The tribunal heard that the employer does not hire staff specifically as truck drivers. Rather, field employees are hired as construction workers, with the possibility of driving trucks and operating heavy equipment. In this case, however, the employee was only on staff for a short period and drove trucks for most of the time.

When the employee gave three weeks’ notice of resignation, the employer ended the employment immediately without offering termination pay, citing the construction exemption in the Regulations.

Construction exemption

The main question before the tribunal was whether the employee’s duties fit within the construction exemption described in section 5(1)(a) of the Regulations. That section provides that no termination notice or pay in lieu of notice is required if the employee is “employed at the site of and in the construction, erection, repair, remodelling, alteration, painting, interior decoration or demolition of any building or structure,” or other specified activities such as roads, pipelines or sewage systems.

The tribunal found the employee’s work did not meet that definition. In paragraph [14] of its written reasons, it stated: “He was employed solely driving a truck, either delivering sand to golf courses or materials to a construction site.
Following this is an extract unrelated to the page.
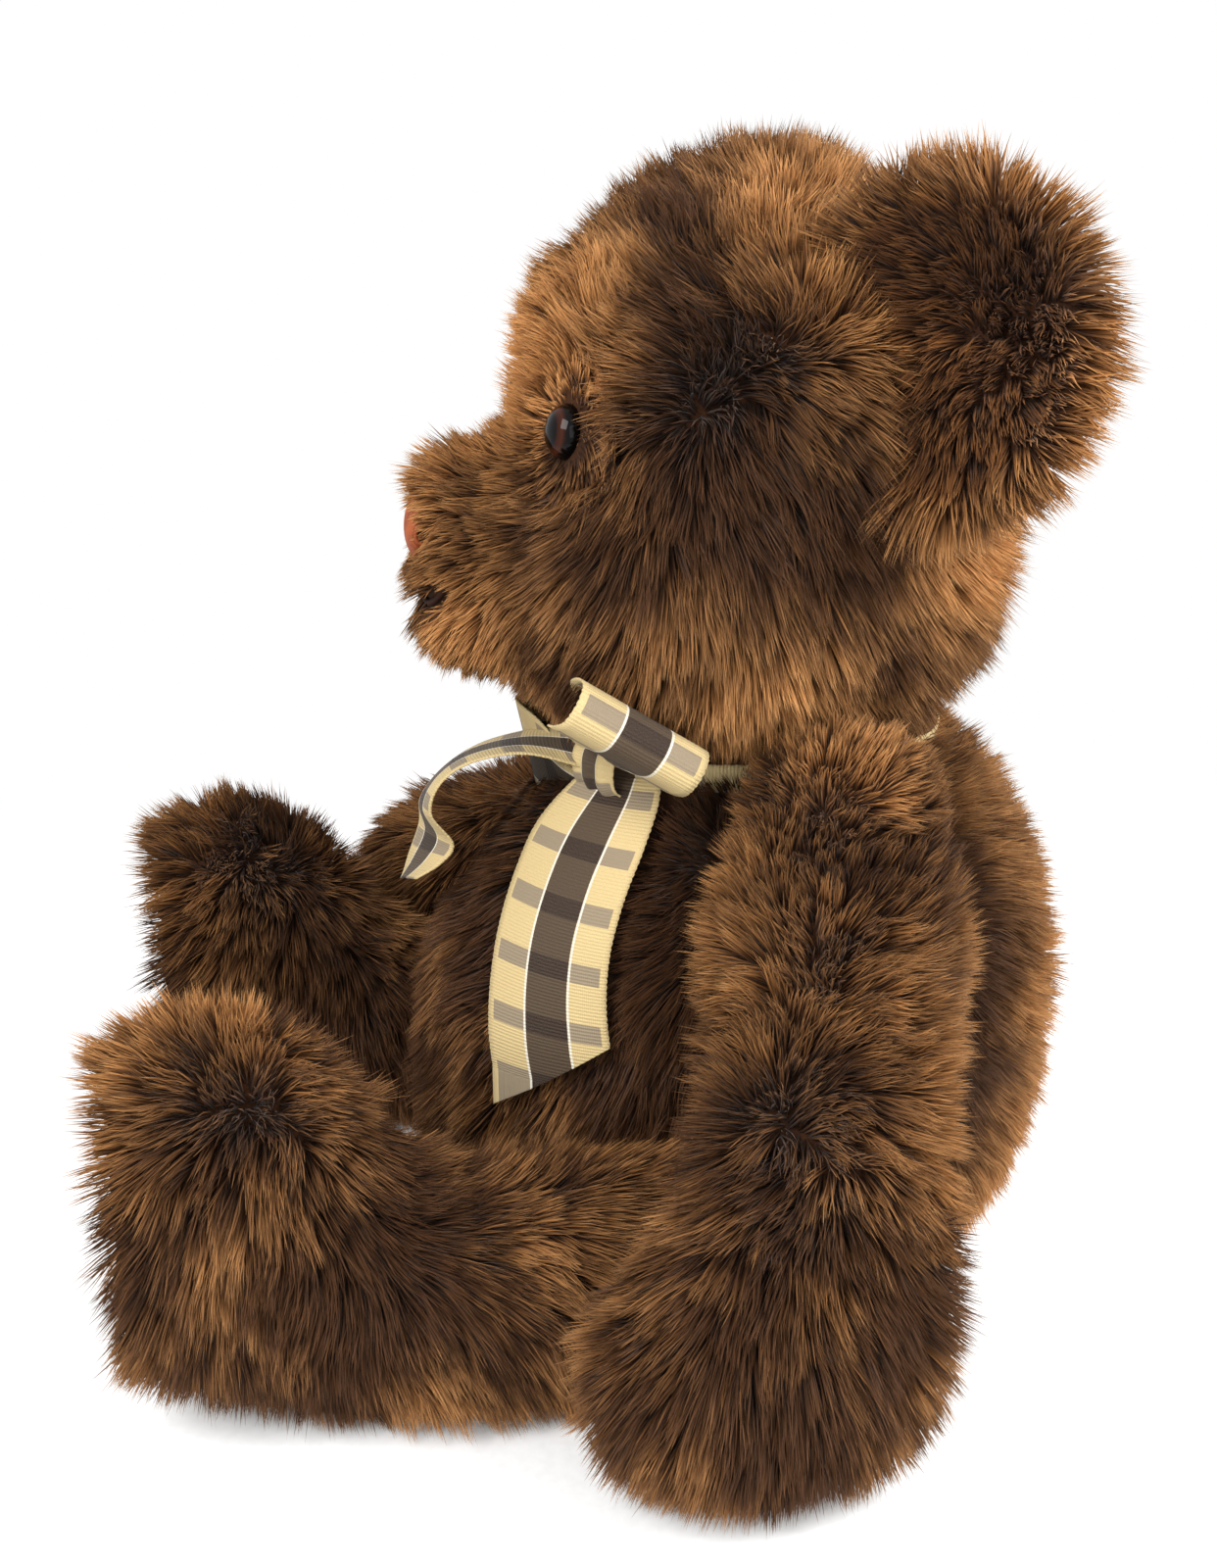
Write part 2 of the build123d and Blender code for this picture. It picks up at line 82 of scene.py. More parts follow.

Delivering materials to a construction site is not construction.” It further noted, “To meet the definition of construction, an employee must be present on the site and engaged in one or more of the listed activities.”

Overtime pay

The tribunal also addressed the employer’s argument that it pays its field employees overtime more generously than required for truck drivers, and that, in the employee’s case, “This resulted in the payment of 208 hours of overtime … far more than he would have been paid if he had been classified as a truck driver.”

While acknowledging that the employee earned considerable overtime under the employer’s approach, the tribunal wrote: “However, the fact that an employer provides more than the minimum standards on one item in the Code or Regulations does permit that employer to provide less than the minimum standards on other items.”

The ruling emphasized that the legal test for deciding whether termination pay applies does not hinge on whether an employer offers enhanced benefits in some areas. Rather, the tribunal said an employer cannot reduce entitlements below the thresholds mandated by the Code and the Regulations, even if it offers benefits above those minimums in other areas. It also noted that while the employer’s method of classification “may be more complex,” administrative convenience does not exempt an employer from compliance.

Termination notice

In coming to its final decision, the tribunal examined the relevant sections of the Code dealing with termination notice — sections 55, 56 and 57 — and concluded the employee was entitled to one week’s notice or, in lieu, the corresponding termination pay. Because no notice had been given, the tribunal upheld the Order of Officer that required the employer to make the payment.

In an earlier complaint involving a different worker, the employer claimed an employment standards official ruled that the individual had been a construction worker. But the tribunal held it did not have enough evidence to compare the facts of that situation with the current matter, stating, “It is difficult to know what occurred with the prior Employment Standards complaint affecting the Appellant or the bases for the determination in that case.”

It also underlined that “the Code contemplates whether individual employees are employed in construction,” suggesting each situation must be examined on its own facts.